O cruzamento de informações feitos pela Polícia Federal e pelo Ministério Público a partir de declarações do Imposto de Renda revelou que a existência das jóias só foi notificada à Receita Federal após a apreensão. No ano passado, o contraventor incluiu-as na Declaração de Ajuste Anual, encaminhada à Receita no dia 30 de abril, 17 dias depois de elas terem sido apreendidas. Na declaração, foram avaliadas em R$ 220 mil.

Com base nisto, os procuradores, em dezembro passado, denunciaram Anísio por lavagem de dinheiro. Alegaram que “as jóias apreendidas foram adquiridas pelo denunciado com recursos provenientes de sua atividade de proprietário de fato de casas de bingo e caça-níqueis, na condição de integrante da máfia do jogo ilegal”. Foi o quinto processo aberto contra o bicheiro em conseqüência da Operação Furacão que já gerou cerca de 30 ações penais na Justiça Federal do Rio.

Para o MP, “a conduta de guardar a expressiva quantia de jóias em sua residência, teve como objetivo ocultar a localização e a propriedade de valores obtidos como resultado da atividade criminosa”.

Guedes, defensor de Anísio, insistiu na tecla de que muitas das jóias apreendidas eram antigas, algumas heranças de família e que ninguém tem o hábito de guardar recibo de compra destes objetos. Guedes sustentou a falta de tipicidade e de justa causa na denúncia: “Não vejo crime em se ter jóias em sua residência sem os respectivos recibos”, declarou. Ele também apontou para uma inépcia, uma vez que “já tinha um arquivamento implícito. A apreensão foi feita em 13 de abril e a denuncia só foi apresentada em dezembro”, lembrou.

A tese de Guedes foi abraçada pelo desembargador Abel Gomes, relator do processo no TRF-2, apesar de enxergar a questão de forma diferente: “Inepta a denúncia não é, porquanto descreve com precisão o crime imputado e traz raciocínio lógico sobre a conclusão a que chegaram os procuradores da República sobre a sua existência”.

Para Gomes, desde o momento em que as jóias foram apreendidas até o recebimento da denúncia, pela juíza da 6ª Vara Federal Criminal, “há mais suposições de que as jóias possam não ser produto de crime de lavagem de dinheiro, do que suspeita de que o sejam”.

Para demonstrar isto, ele levanta algumas possibilidades como as jóias terem sido recebidas de presente, como herança, ou mesmo “compradas ao longo da vida do paciente que, como se sabe, já está na casa dos setenta anos de idade”. Em seguidas ele adverte para a necessidade de a aplicação da lei não ser dissociada da percepção do mundo real e questiona: “quantas pessoas são capazes de guardar nos cofres de suas casas jóias de maior ou menor valor em seu somatório?
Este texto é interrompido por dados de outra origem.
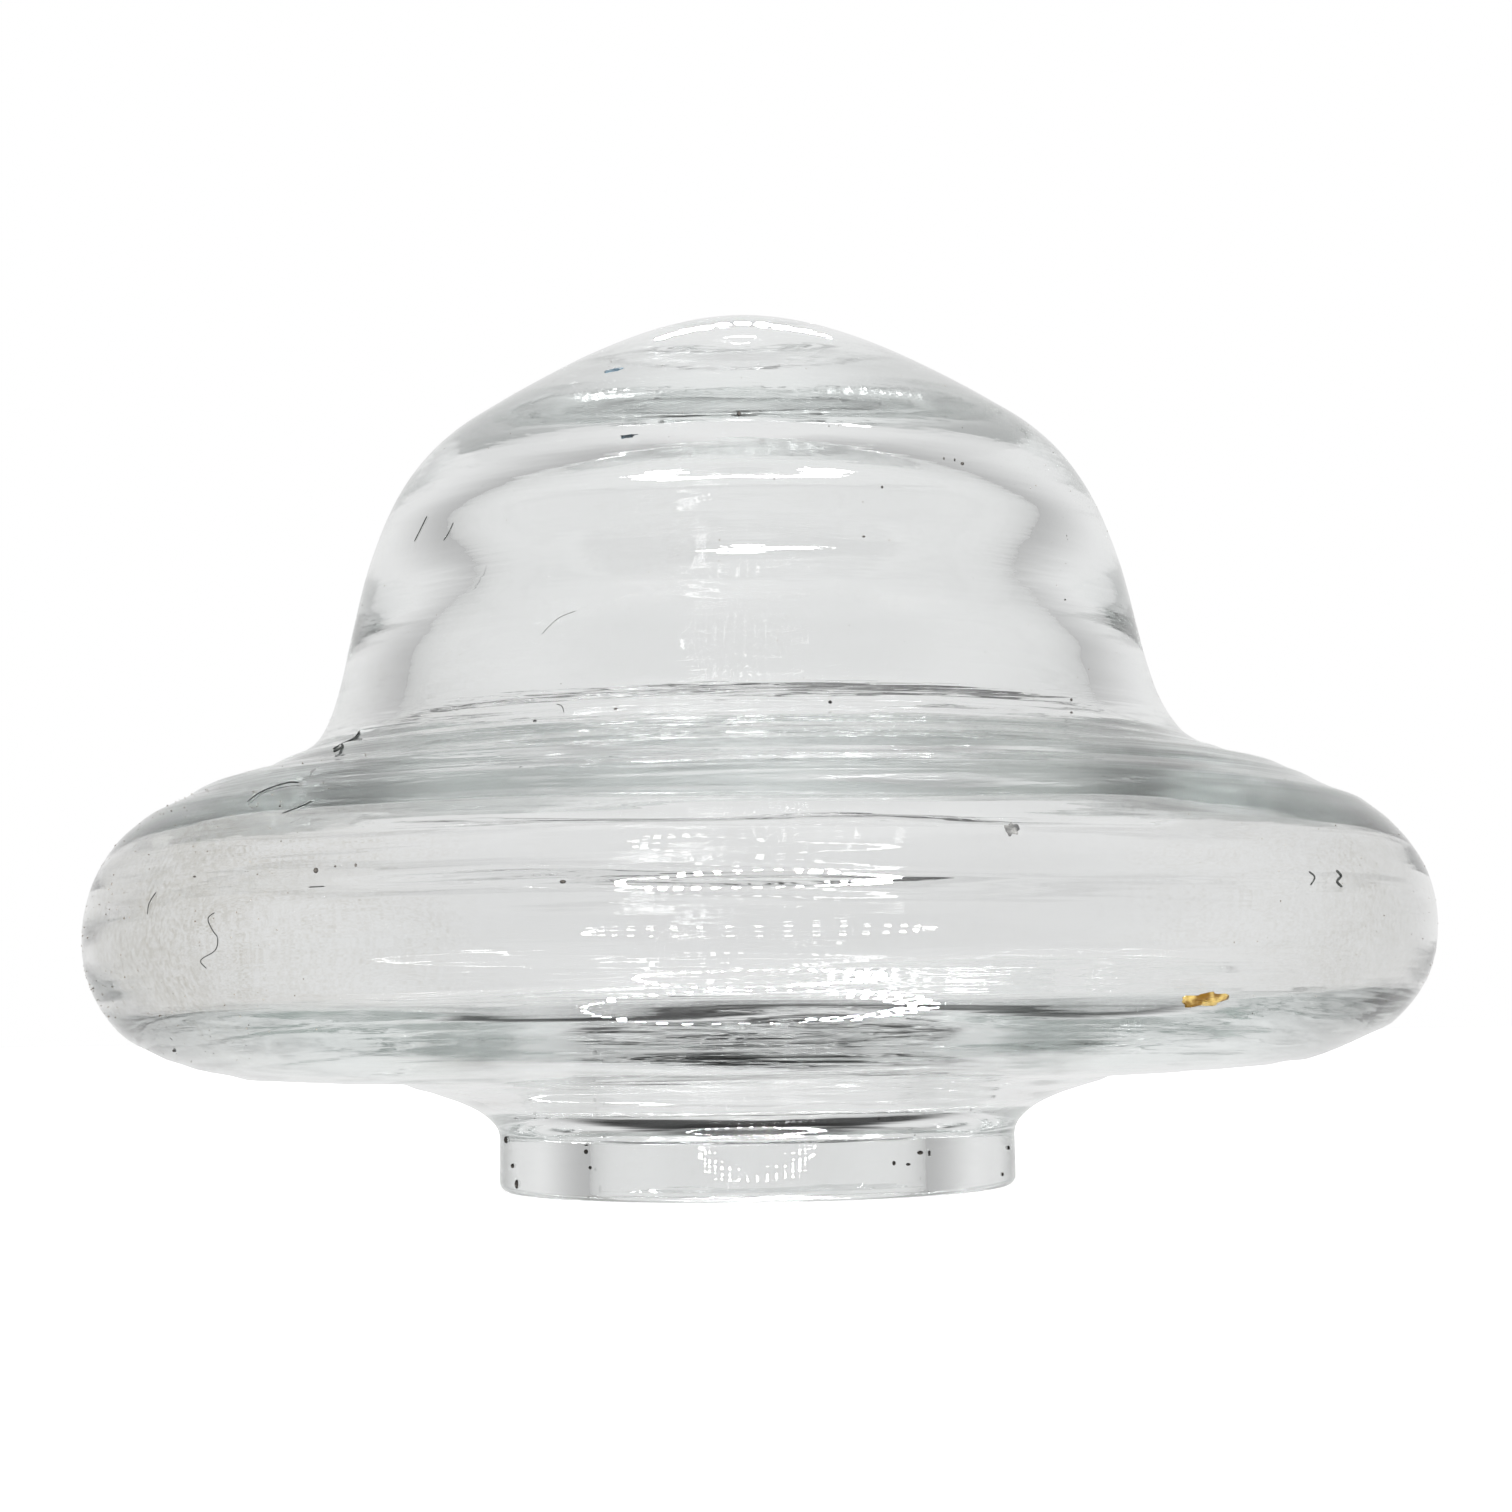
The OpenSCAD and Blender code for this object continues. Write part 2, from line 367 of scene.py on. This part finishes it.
def smoothPath(points, steps):
    # a Catmull-Rom curve through the given rows, with even steps between each pair
    p = np.asarray(points, float)
    p = np.concatenate([2 * p[:1] - p[1:2], p, 2 * p[-1:] - p[-2:-1]])
    u = np.linspace(0, 1, steps, endpoint=False)[:, None]
    spans = []
    for a, b, c, d in zip(p, p[1:], p[2:], p[3:]):
        spans.append(0.5 * (2 * b + (c - a) * u + (2 * a - 5 * b + 4 * c - d) * u ** 2
                            + (3 * b - a - 3 * c + d) * u ** 3))
    return np.concatenate(spans + [p[-2:-1]])


def fibre(path, radius, sides=6):
    # a thin tube: circles square to the path, drawn in to a point at both ends
    along = np.gradient(path, axis=0)
    along /= np.linalg.norm(along, axis=1)[:, None]
    side = np.cross(along, [0.31, 0.17, 0.94])
    side /= np.linalg.norm(side, axis=1)[:, None]
    other = np.cross(along, side)
    taper = np.ones(len(path))
    taper[[0, -1]] = 0.0
    a = np.linspace(0, 2 * math.pi, sides, endpoint=False)[None, :, None]
    circles = side[:, None] * np.cos(a) + other[:, None] * np.sin(a)
    rings = path[:, None] + radius * taper[:, None, None] * circles
    return rings.reshape(-1, 3), ringQuads(len(path), sides)


def grain(centre, size, rng):
    # a lumpy ball: latitude rings of a sphere with a random stretch each way
    up = np.linspace(-math.pi / 2, math.pi / 2, 5)[:, None]
    a = np.linspace(0, 2 * math.pi, 6, endpoint=False)[None, :]
    ball = np.stack([np.cos(up) * np.cos(a), np.cos(up) * np.sin(a), np.sin(up) + 0 * a], -1).reshape(-1, 3)
    stretch = size * rng.uniform(0.6, 1.3, 3)
    return centre + ball * stretch, ringQuads(5, 6)


def joined(parts):
    # several point-and-face pairs as one, the later faces counted on from the earlier points
    counts = np.cumsum([0] + [len(p) for p, _ in parts[:-1]])
    faces = np.concatenate([f + n for (_, f), n in zip(parts, counts)])
    return np.concatenate([p for p, _ in parts]), faces.tolist()


# Lint: each fibre is a row of turn and height on the glass, and its thickness
lint = {
    "lift": 0.03,
    "fibres": [
        ([(-52.0, 26.5), (-52.8, 26.0), (-53.7, 25.5)], 0.024),
        ([(-44.5, 25.9), (-45.0, 25.5), (-45.8, 25.2)], 0.022),
        ([(-45.4, 16.7), (-46.6, 16.95), (-48.2, 17.1), (-49.6, 17.2)], 0.048),
        ([(-53.0, 17.9), (-51.5, 17.6), (-49.6, 17.2), (-47.6, 16.9)], 0.040),
        ([(-44.0, 14.6), (-43.5, 15.0), (-41.5, 15.25), (-39.6, 15.2)], 0.026),
        ([(-38.2, 14.0), (-36.6, 14.2), (-35.6, 14.4)], 0.022),
        ([(-42.5, 10.7), (-43.3, 10.5), (-42.8, 10.1), (-42.2, 9.8), (-42.7, 9.4), (-44.6, 9.1),
          (-44.1, 8.8)], 0.018),
        ([(-25.8, 20.9), (-24.8, 21.2), (-23.4, 21.5), (-21.2, 21.7)], 0.010),
        ([(-33.0, 11.35), (-31.4, 11.35)], 0.020),
        ([(-51.0, 11.6), (-51.9, 11.2), (-52.0, 10.8)], 0.018),
        ([(43.5, 11.6), (44.1, 11.4), (43.4, 11.1)], 0.030),
        ([(47.2, 11.7), (47.7, 11.5), (47.0, 11.3), (47.6, 11.1)], 0.045),
        ([(-22.0, 18.1), (-21.2, 18.0), (-20.4, 17.7)], 0.016),
    ],
}
# Dark specks: turn, height and size of each
specks = {
    "lift": 0.02,
    "places": [
        (-0.2, 29.24, 0.11), (30.5, 27.72, 0.05), (32.4, 27.72, 0.05), (33.6, 27.6, 0.07),
        (-14.5, 17.75, 0.07), (-22.9, 17.38, 0.06), (8.9, 17.85, 0.06), (41.9, 18.45, 0.07),
        (39.6, 17.85, 0.07), (-13.1, 11.2, 0.09), (-39.0, 14.3, 0.06), (-45.8, 12.0, 0.05),
        (-32.5, 11.9, 0.08), (-30.8, 12.0, 0.05), (-29.0, 12.0, 0.05), (-60.0, 6.0, 0.08),
        (29.1, 1.35, 0.10), (32.6, 1.28, 0.09), (16.0, 24.3, 0.05), (48.0, 22.6, 0.05),
        (-71.0, 2.2, 0.16), (-66.0, 1.2, 0.13), (-63.5, 0.5, 0.15), (71.0, 1.6, 0.12),
        (66.0, 0.6, 0.10), (-37.9, 1.9, 0.08), (-36.8, 1.3, 0.09), (35.7, 1.7, 0.10),
        (19.5, 26.3, 0.05), (4.5, 26.5, 0.04),
    ],
}
# Fine dust: each patch has its turns, its heights, how many grains and their size
dust = {
    "seed": 11, "lift": 0.0,
    "patches": [(-78, -34, 5.5, 16.5, 330, 0.020), (32, 80, 6.0, 15.5, 120, 0.016),
                (-80, 80, 18.5, 33.0, 120, 0.015)],
}


def surfaceGroup():
    # small colour changes over the fibres, grains and resin
    group = bpy.data.node_groups.new("speckle", "ShaderNodeTree")
    for name, kind in (("Position", "NodeSocketVector"), ("Dark", "NodeSocketColor"),
                       ("Pale", "NodeSocketColor"), ("Scale", "NodeSocketFloat")):
        group.interface.new_socket(name, in_out="INPUT", socket_type=kind)
    group.interface.new_socket("Color", in_out="OUTPUT", socket_type="NodeSocketColor")
    nodes, links = group.nodes, group.links
    inputs, outputs = nodes.new("NodeGroupInput"), nodes.new("NodeGroupOutput")
    noise = nodes.new("ShaderNodeTexNoise")
    links.new(inputs.outputs["Position"], noise.inputs["Vector"])
    links.new(inputs.outputs["Scale"], noise.inputs["Scale"])
    mix = nodes.new("ShaderNodeMix")
    mix.data_type = "RGBA"
    colours = [s for s in mix.inputs if s.type == "RGBA"]
    links.new(rampNode(nodes, links, noise.outputs["Fac"], 0.35, 0.65, 0.0, 1.0), mix.inputs["Factor"])
    links.new(inputs.outputs["Dark"], colours[0])
    links.new(inputs.outputs["Pale"], colours[1])
    links.new([s for s in mix.outputs if s.type == "RGBA"][0], outputs.inputs["Color"])
    return group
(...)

Certamente nos surpreenderemos com a conclusão de que isso pode acontecer a qualquer um, inclusive com as próprias autoridades públicas encarregadas da persecução penal”.

Ao concluir o voto pelo trancamento do processo, o desembargador cobrou uma melhor investigação policial. Segundo ele, diante do fato de a natureza dos bens apreendidos revelar “muito mais que se destinavam a uso pessoal do que especulativo, bem se nota, a necessidade de que as suspeitas fossem mais amadurecidas em sede policial, onde o inquérito policial bem se presta a essa finalidade”. E finalizou: “a condição do paciente, ainda que se o considere “um empresário do jogo ilegal”; um “bicheiro”, ou que seja ele o tão conhecido Anísio, não podem pesar para a opção de se passar imediatamente à ação penal”.